Why has the Gilgo Beach murder investigation taken so long?
The probe into the Long Island murders has been beset by allegations of corruption over the years, according to previous Oxygen.com reporting. Former Suffolk County Police Chief James Burke, who led the initial investigation and would later serve prison time for beating up a handcuffed suspect in a separate case, cut ties with FBI investigators, hampering efforts to find a suspect, State Sen. Phil Boyle told Oxygen.com last year.
However, current Suffolk County Police Commissioner Rodney Harrison announced the creation of a joint task force in February 2022, comprising of local Suffolk County authorities, New York State Police and the FBI in an effort to jumpstart the investigation again.

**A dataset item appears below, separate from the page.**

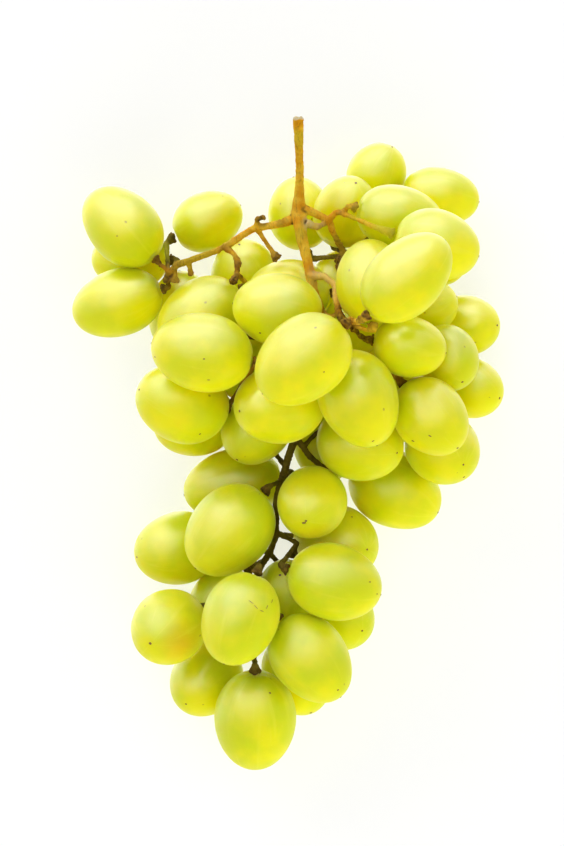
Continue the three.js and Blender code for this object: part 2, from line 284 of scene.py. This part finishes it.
def scab_material():
    """Dry brown corky specks"""
    n = Nodes("scab")
    grain = n.noise(n.place(), SCAB_GRAIN, 3)
    n.set(Base_Color=n.mix(grain, SCAB_DARK, SCAB_LIGHT), Roughness=SCAB_ROUGHNESS)
    return n.material


# Wood colours, each pair from its dark to its light blotches. The lit and the shaded pairs are one
# wood with painted light and painted shade.
PAINTED_LIT_WOOD = ((0.80, 0.38, 0.012), (0.95, 0.63, 0.06))
PAINTED_LIT_PATCH = (0.68, 0.52, 0.03)
SHADED_WOOD = ((0.13, 0.10, 0.012), (0.26, 0.20, 0.03))
FIBRE = (0.20, 0.10, 0.018)
PALE_WOOD = ((0.62, 0.44, 0.16), (0.92, 0.85, 0.62))
DRIED_AND_CREASE_SHADE_WOOD = ((0.055, 0.030, 0.008), (0.27, 0.15, 0.03))
FRESH_WOOD = (0.62, 0.62, 0.03)

# Patterns of the wood, and the scale and depth of its relief. The fibres run along the bunch.
FIBRE_STRETCH = (1.0, 0.16, 1.0)
FIBRE_SCALE = 1700
FIBRE_BAND = (0.5, 0.75)
FIBRE_STRENGTH = 0.5
FIBRE_DEPTH = 0.2 * MM
BLOTCH_SCALE = 230
PATCH_SCALE = 75
PATCH_BAND = (0.52, 0.66)
PATCH_STRENGTH = 0.7
DRIED_SCALE = 700
ROUGH_RELIEF = (1400, 0.25 * MM)

# Dull, with a little light passing under the surface
WOOD_ROUGHNESS = 0.8
WOOD_GLOSS = 0.12
WOOD_GLOW = 0.10
WOOD_RADII = (1.0, 0.5, 0.2)
WOOD_REACH = 1 * MM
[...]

Relatives of Shannan Gilbert and Jessica Taylor, one of the women whose remains were found, issued a statement to NBC News through attorney John Ray, sharing that they're "delighted" in the developments but they "strongly" believe there is more than one killer responsible for the string of murders.
"It gives us something of a sigh of relief, but it's partial," Ray said. "There's still much to be done on this."
Ray said that he believes Gilbert and Taylor's deaths may not be linked to that of the so-called Gilgo Four, a group of four victims whose remains were found wrapped in burlap and buried further away from Gilbert and Taylor.
Heuermann, a married father of two, kept to himself, neighbors told the AP. His family's home appeared dilapidated and and out of place in typically well manicured neighborhood.
“This house sticks out like a sore thumb. There were overgrown shrubs, there was always wood in front of the house,” Gabriella Libardi, a 24-year-old teacher, told the AP. “It was very creepy. I wouldn’t send my child there.”